[Data supplied]:
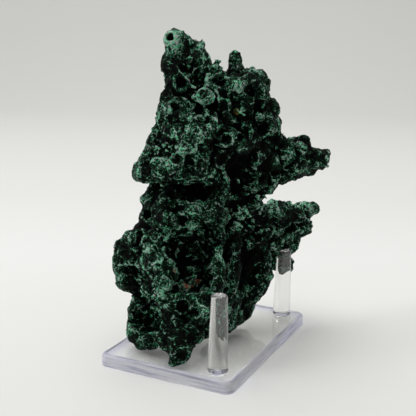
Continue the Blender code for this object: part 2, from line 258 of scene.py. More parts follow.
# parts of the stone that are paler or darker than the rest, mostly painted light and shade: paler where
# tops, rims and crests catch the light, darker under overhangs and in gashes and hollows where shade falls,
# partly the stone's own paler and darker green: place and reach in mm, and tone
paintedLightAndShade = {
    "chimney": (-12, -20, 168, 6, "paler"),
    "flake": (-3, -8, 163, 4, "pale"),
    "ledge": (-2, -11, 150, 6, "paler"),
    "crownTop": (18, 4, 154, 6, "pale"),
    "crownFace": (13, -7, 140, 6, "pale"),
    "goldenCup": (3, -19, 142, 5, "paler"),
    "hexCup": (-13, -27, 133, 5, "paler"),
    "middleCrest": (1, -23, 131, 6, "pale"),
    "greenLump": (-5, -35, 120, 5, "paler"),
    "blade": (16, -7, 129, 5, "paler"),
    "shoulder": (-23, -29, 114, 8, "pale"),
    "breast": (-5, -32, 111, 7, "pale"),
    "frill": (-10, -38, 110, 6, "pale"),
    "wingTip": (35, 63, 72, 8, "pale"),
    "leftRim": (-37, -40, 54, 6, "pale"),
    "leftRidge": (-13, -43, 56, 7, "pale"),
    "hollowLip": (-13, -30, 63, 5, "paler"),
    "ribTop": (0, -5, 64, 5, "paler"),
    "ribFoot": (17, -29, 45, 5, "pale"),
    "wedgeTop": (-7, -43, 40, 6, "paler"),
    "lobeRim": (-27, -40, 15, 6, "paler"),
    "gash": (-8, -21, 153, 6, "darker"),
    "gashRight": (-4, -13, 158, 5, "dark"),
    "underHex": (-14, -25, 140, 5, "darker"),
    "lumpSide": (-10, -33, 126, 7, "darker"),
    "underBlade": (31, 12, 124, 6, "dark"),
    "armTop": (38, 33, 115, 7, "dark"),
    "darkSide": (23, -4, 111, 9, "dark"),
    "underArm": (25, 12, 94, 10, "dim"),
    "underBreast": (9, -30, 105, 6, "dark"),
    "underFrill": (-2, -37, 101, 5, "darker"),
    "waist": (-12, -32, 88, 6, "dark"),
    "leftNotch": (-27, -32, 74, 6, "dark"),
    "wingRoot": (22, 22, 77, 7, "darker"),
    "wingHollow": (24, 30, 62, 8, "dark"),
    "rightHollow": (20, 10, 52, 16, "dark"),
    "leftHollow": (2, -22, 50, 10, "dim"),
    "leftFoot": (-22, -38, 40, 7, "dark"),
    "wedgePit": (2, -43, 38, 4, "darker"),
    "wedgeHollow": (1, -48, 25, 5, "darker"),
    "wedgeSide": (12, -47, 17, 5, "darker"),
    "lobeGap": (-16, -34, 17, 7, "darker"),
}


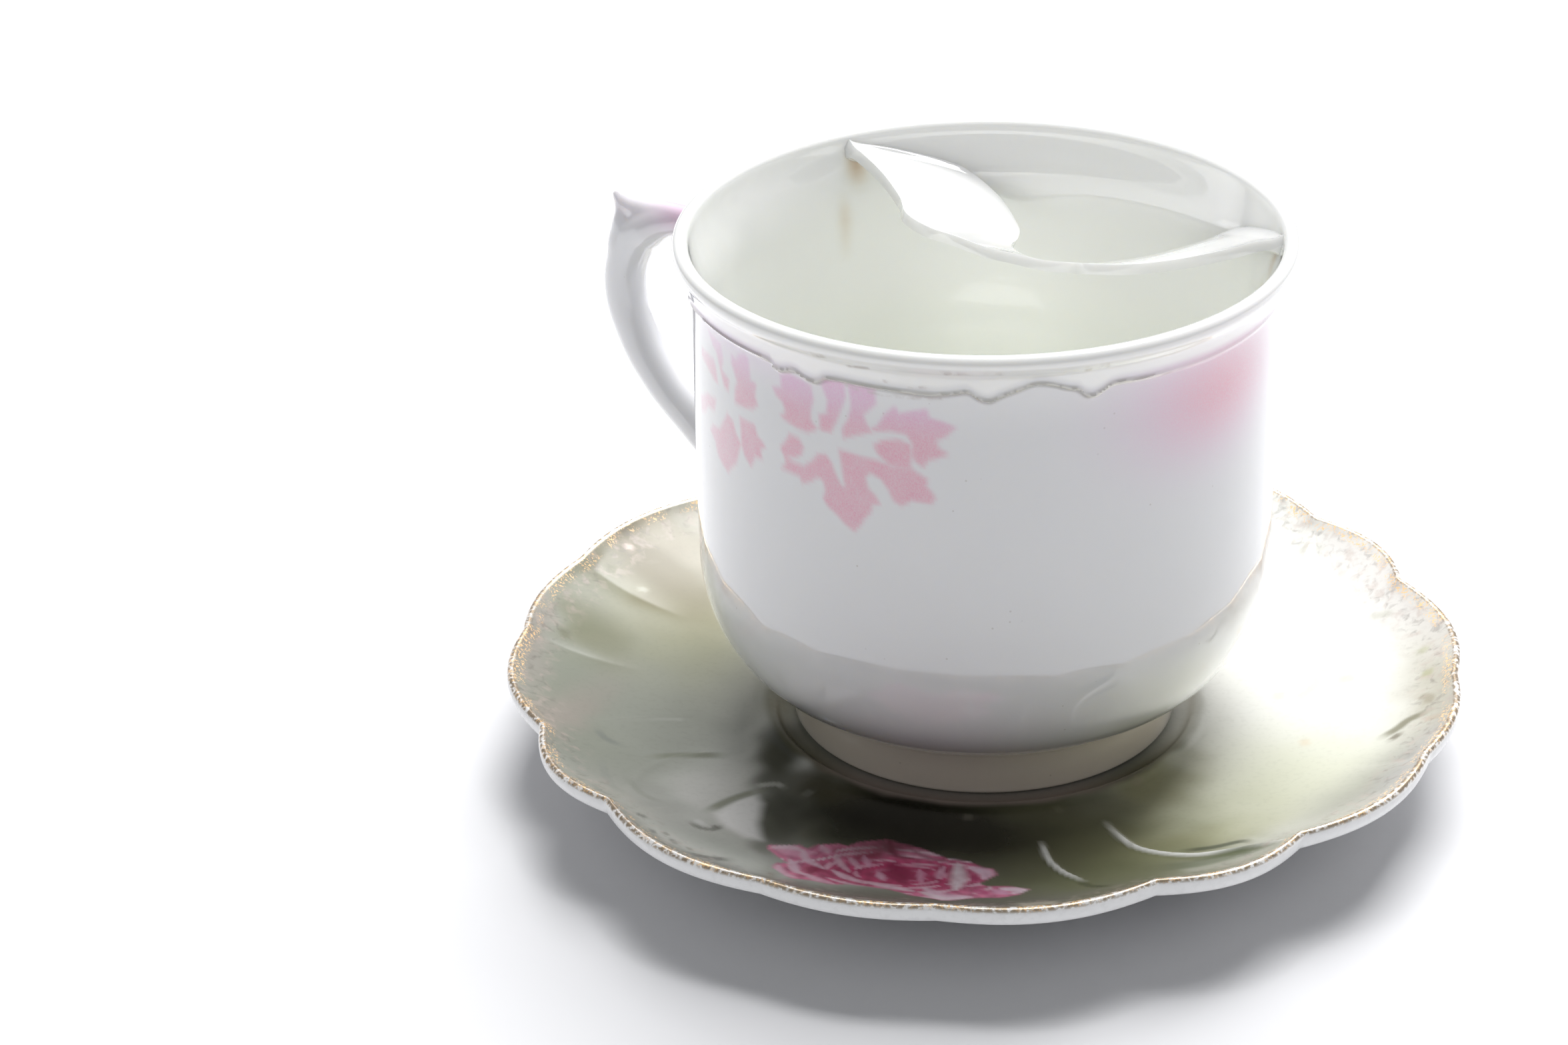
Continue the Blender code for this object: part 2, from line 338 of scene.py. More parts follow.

[Task requirements]: Word for word, restate all of the data shown above.

[Solution]:
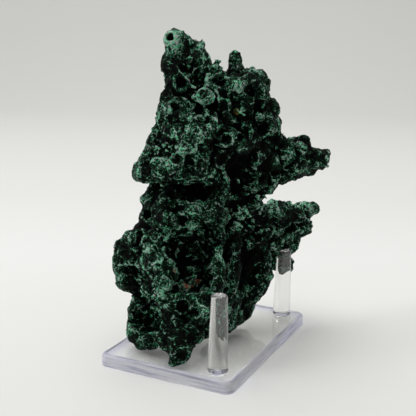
Continue the Blender code for this object: part 2, from line 258 of scene.py. More parts follow.
# parts of the stone that are paler or darker than the rest, mostly painted light and shade: paler where
# tops, rims and crests catch the light, darker under overhangs and in gashes and hollows where shade falls,
# partly the stone's own paler and darker green: place and reach in mm, and tone
paintedLightAndShade = {
    "chimney": (-12, -20, 168, 6, "paler"),
    "flake": (-3, -8, 163, 4, "pale"),
    "ledge": (-2, -11, 150, 6, "paler"),
    "crownTop": (18, 4, 154, 6, "pale"),
    "crownFace": (13, -7, 140, 6, "pale"),
    "goldenCup": (3, -19, 142, 5, "paler"),
    "hexCup": (-13, -27, 133, 5, "paler"),
    "middleCrest": (1, -23, 131, 6, "pale"),
    "greenLump": (-5, -35, 120, 5, "paler"),
    "blade": (16, -7, 129, 5, "paler"),
    "shoulder": (-23, -29, 114, 8, "pale"),
    "breast": (-5, -32, 111, 7, "pale"),
    "frill": (-10, -38, 110, 6, "pale"),
    "wingTip": (35, 63, 72, 8, "pale"),
    "leftRim": (-37, -40, 54, 6, "pale"),
    "leftRidge": (-13, -43, 56, 7, "pale"),
    "hollowLip": (-13, -30, 63, 5, "paler"),
    "ribTop": (0, -5, 64, 5, "paler"),
    "ribFoot": (17, -29, 45, 5, "pale"),
    "wedgeTop": (-7, -43, 40, 6, "paler"),
    "lobeRim": (-27, -40, 15, 6, "paler"),
    "gash": (-8, -21, 153, 6, "darker"),
    "gashRight": (-4, -13, 158, 5, "dark"),
    "underHex": (-14, -25, 140, 5, "darker"),
    "lumpSide": (-10, -33, 126, 7, "darker"),
    "underBlade": (31, 12, 124, 6, "dark"),
    "armTop": (38, 33, 115, 7, "dark"),
    "darkSide": (23, -4, 111, 9, "dark"),
    "underArm": (25, 12, 94, 10, "dim"),
    "underBreast": (9, -30, 105, 6, "dark"),
    "underFrill": (-2, -37, 101, 5, "darker"),
    "waist": (-12, -32, 88, 6, "dark"),
    "leftNotch": (-27, -32, 74, 6, "dark"),
    "wingRoot": (22, 22, 77, 7, "darker"),
    "wingHollow": (24, 30, 62, 8, "dark"),
    "rightHollow": (20, 10, 52, 16, "dark"),
    "leftHollow": (2, -22, 50, 10, "dim"),
    "leftFoot": (-22, -38, 40, 7, "dark"),
    "wedgePit": (2, -43, 38, 4, "darker"),
    "wedgeHollow": (1, -48, 25, 5, "darker"),
    "wedgeSide": (12, -47, 17, 5, "darker"),
    "lobeGap": (-16, -34, 17, 7, "darker"),
}


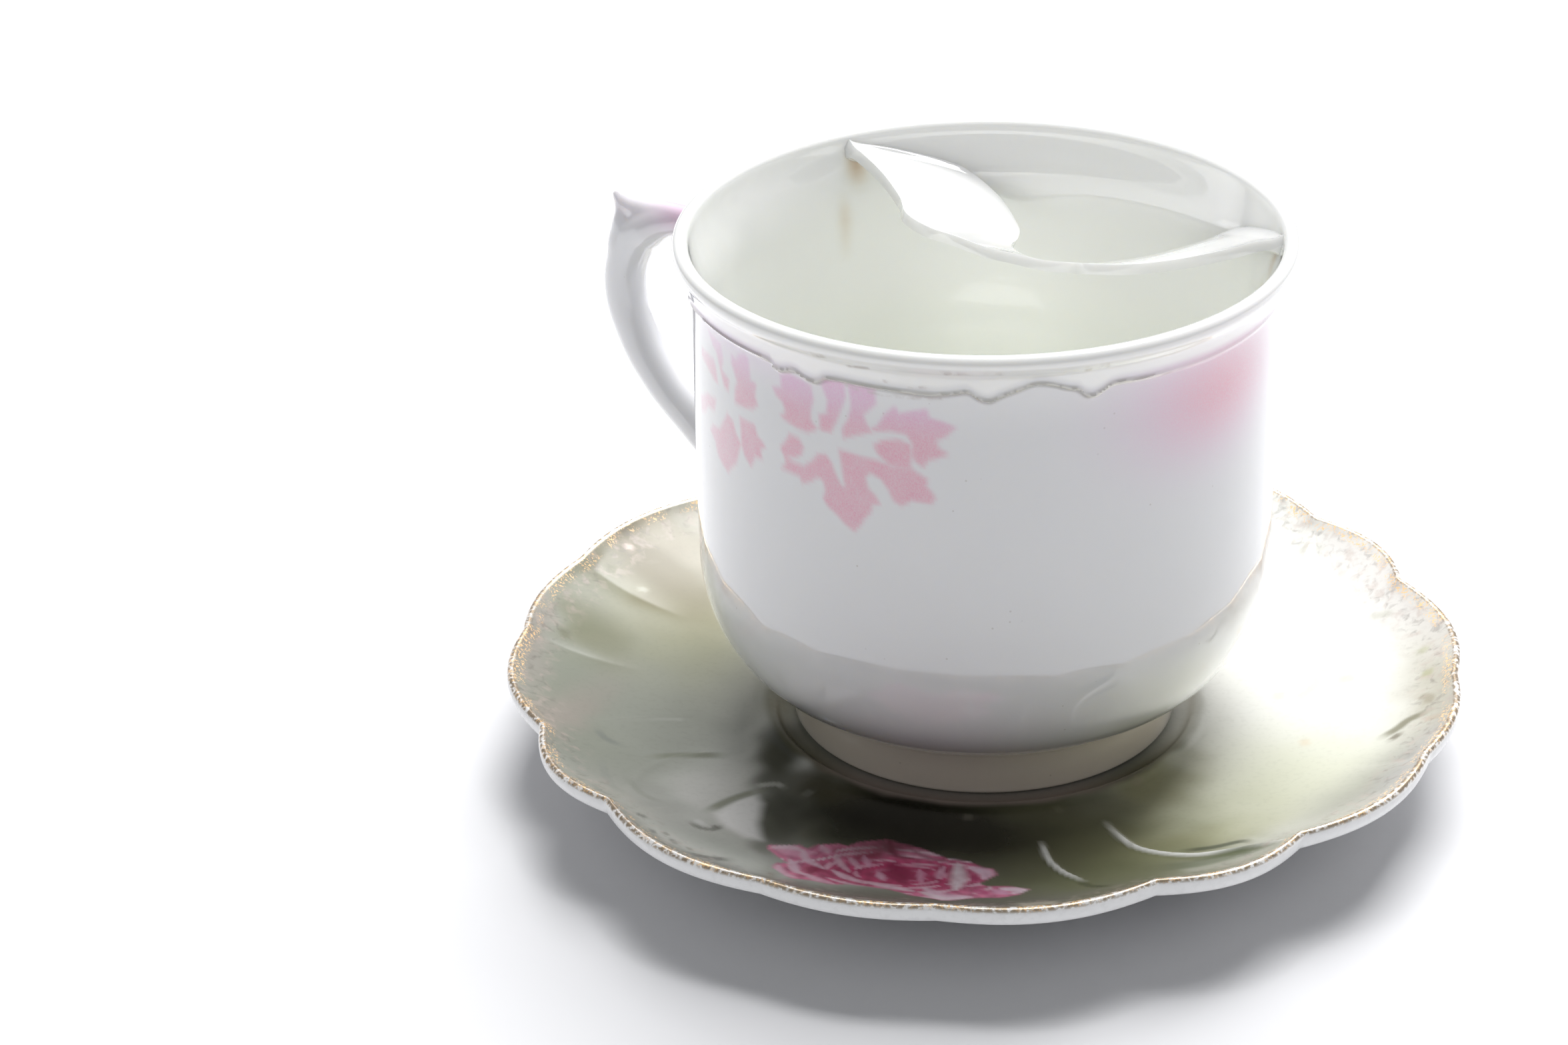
Continue the Blender code for this object: part 2, from line 338 of scene.py. More parts follow.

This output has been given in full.